EXERCISE GOAL >> All lines from the one with "zip(*points))), Vector(map(max, zip(*points)))" through the one with "obj.matrix_world = world", and only those, are to be reproduced exactly, both ends included.
** Start GIVEN MATERIAL **
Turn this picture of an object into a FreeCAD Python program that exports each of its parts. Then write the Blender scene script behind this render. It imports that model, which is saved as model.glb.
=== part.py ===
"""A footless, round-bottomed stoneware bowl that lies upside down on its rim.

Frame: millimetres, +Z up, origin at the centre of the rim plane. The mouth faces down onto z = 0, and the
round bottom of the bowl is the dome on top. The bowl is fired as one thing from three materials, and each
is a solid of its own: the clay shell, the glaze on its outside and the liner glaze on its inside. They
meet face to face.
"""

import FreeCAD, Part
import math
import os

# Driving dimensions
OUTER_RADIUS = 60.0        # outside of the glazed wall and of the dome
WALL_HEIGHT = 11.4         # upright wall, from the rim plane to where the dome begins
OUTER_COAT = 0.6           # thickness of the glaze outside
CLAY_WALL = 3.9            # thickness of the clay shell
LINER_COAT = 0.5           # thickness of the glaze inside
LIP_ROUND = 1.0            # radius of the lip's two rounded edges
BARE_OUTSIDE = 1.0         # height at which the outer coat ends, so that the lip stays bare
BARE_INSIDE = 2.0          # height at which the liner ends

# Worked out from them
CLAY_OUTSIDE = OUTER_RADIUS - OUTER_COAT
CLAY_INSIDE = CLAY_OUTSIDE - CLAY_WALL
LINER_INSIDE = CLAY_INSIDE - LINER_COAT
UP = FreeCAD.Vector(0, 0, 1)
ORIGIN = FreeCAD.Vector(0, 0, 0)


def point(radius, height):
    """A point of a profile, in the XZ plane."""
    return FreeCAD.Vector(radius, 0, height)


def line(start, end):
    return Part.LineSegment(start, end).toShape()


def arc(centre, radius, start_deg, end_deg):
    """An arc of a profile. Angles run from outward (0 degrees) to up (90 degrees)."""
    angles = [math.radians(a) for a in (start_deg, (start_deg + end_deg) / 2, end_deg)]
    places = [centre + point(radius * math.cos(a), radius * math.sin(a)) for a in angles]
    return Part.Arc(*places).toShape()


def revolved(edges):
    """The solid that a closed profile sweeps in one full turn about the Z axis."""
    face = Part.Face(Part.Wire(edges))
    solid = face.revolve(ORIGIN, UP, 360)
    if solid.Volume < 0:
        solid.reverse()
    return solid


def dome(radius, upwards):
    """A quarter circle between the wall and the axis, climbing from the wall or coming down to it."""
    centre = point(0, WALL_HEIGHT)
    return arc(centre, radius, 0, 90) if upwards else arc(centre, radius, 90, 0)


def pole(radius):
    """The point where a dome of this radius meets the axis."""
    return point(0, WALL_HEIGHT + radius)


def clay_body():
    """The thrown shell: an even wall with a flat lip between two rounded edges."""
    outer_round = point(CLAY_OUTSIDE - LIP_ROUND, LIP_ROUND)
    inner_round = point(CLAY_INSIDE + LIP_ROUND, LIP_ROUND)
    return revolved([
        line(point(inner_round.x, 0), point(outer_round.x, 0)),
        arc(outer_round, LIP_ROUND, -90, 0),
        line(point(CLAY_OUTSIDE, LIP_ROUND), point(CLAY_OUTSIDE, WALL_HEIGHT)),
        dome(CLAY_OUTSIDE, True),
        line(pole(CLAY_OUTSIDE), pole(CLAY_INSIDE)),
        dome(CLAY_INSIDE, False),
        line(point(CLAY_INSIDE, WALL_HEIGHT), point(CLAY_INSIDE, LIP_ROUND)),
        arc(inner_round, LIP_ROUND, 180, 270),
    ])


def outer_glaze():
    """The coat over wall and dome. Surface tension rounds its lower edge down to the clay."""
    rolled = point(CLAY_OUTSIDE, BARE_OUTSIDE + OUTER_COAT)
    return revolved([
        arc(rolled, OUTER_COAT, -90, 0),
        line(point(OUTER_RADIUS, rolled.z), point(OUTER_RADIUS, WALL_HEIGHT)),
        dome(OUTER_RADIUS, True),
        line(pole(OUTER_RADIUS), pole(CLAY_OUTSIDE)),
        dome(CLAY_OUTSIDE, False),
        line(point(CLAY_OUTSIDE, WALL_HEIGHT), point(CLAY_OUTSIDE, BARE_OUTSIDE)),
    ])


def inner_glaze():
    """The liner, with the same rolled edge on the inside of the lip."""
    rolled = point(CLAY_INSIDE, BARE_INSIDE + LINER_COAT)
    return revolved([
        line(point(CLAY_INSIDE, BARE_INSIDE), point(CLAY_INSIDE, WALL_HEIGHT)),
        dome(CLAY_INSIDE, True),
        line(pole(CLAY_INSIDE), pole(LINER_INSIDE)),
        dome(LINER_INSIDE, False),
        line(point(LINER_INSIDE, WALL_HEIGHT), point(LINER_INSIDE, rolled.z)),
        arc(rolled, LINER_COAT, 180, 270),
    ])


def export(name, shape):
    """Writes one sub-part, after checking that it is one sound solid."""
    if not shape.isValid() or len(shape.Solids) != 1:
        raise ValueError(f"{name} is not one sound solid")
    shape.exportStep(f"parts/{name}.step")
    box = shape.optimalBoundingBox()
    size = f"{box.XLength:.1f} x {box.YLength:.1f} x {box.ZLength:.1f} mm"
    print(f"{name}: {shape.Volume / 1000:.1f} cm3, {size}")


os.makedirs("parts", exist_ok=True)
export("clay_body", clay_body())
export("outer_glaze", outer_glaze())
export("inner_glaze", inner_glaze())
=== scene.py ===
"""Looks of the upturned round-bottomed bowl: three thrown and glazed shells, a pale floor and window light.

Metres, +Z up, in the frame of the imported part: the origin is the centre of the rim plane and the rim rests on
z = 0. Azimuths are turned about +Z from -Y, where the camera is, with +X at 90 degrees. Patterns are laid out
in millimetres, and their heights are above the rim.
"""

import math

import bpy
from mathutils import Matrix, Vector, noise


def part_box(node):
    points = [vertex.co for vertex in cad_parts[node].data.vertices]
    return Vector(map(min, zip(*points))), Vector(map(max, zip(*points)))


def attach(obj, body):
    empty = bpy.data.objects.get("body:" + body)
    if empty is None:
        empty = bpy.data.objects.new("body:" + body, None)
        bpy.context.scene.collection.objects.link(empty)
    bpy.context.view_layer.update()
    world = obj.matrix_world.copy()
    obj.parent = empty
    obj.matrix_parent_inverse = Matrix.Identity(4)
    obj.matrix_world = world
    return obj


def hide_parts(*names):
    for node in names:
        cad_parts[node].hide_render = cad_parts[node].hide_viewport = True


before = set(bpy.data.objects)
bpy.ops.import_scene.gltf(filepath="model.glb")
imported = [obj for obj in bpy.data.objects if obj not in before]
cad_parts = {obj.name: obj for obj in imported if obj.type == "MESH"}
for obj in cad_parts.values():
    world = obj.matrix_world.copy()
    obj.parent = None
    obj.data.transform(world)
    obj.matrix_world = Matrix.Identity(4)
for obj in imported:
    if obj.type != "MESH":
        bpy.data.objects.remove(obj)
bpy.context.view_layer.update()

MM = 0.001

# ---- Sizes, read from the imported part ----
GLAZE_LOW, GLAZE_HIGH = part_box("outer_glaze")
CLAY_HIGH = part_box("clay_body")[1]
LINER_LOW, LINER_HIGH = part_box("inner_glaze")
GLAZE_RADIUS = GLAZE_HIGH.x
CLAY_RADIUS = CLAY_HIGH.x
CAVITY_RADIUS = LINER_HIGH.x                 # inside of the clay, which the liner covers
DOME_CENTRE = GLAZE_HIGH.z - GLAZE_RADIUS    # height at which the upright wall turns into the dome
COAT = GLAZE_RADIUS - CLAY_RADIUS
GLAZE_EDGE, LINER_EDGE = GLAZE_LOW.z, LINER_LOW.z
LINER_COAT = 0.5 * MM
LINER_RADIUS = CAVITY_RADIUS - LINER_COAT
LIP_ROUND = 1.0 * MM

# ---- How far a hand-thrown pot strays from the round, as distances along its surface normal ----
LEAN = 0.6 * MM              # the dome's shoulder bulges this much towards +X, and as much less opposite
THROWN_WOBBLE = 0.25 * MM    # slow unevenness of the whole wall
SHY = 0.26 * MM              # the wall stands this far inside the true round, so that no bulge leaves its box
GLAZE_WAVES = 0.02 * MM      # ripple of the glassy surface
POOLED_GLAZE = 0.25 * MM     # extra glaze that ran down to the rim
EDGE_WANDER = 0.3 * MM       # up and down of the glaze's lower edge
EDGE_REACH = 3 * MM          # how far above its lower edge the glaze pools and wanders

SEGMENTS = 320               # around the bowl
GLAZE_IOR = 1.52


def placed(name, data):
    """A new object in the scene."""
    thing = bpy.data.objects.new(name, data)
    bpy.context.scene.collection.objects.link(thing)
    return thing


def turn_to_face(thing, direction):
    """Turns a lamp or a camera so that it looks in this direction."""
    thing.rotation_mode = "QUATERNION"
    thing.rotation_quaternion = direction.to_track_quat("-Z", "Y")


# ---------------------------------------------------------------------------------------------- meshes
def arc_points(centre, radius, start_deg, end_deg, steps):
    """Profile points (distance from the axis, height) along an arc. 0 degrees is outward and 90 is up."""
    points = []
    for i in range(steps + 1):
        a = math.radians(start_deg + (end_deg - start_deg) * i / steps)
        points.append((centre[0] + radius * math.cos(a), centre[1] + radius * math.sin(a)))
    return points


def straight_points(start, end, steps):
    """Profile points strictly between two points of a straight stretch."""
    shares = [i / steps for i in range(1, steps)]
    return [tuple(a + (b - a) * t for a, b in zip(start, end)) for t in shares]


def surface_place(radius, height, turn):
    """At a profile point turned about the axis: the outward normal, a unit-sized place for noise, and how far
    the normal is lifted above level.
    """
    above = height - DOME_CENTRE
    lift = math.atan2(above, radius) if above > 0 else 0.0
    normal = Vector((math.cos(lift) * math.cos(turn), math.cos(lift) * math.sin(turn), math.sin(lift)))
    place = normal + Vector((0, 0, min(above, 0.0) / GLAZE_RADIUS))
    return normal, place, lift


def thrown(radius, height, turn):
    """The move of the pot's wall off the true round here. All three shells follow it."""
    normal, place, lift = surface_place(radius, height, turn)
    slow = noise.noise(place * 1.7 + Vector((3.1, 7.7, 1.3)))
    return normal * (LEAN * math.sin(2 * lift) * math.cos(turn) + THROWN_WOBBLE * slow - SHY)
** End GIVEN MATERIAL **
OUTPUT FOR THIS EXERCISE >>
    return Vector(map(min, zip(*points))), Vector(map(max, zip(*points)))


def attach(obj, body):
    empty = bpy.data.objects.get("body:" + body)
    if empty is None:
        empty = bpy.data.objects.new("body:" + body, None)
        bpy.context.scene.collection.objects.link(empty)
    bpy.context.view_layer.update()
    world = obj.matrix_world.copy()
    obj.parent = empty
    obj.matrix_parent_inverse = Matrix.Identity(4)
    obj.matrix_world = world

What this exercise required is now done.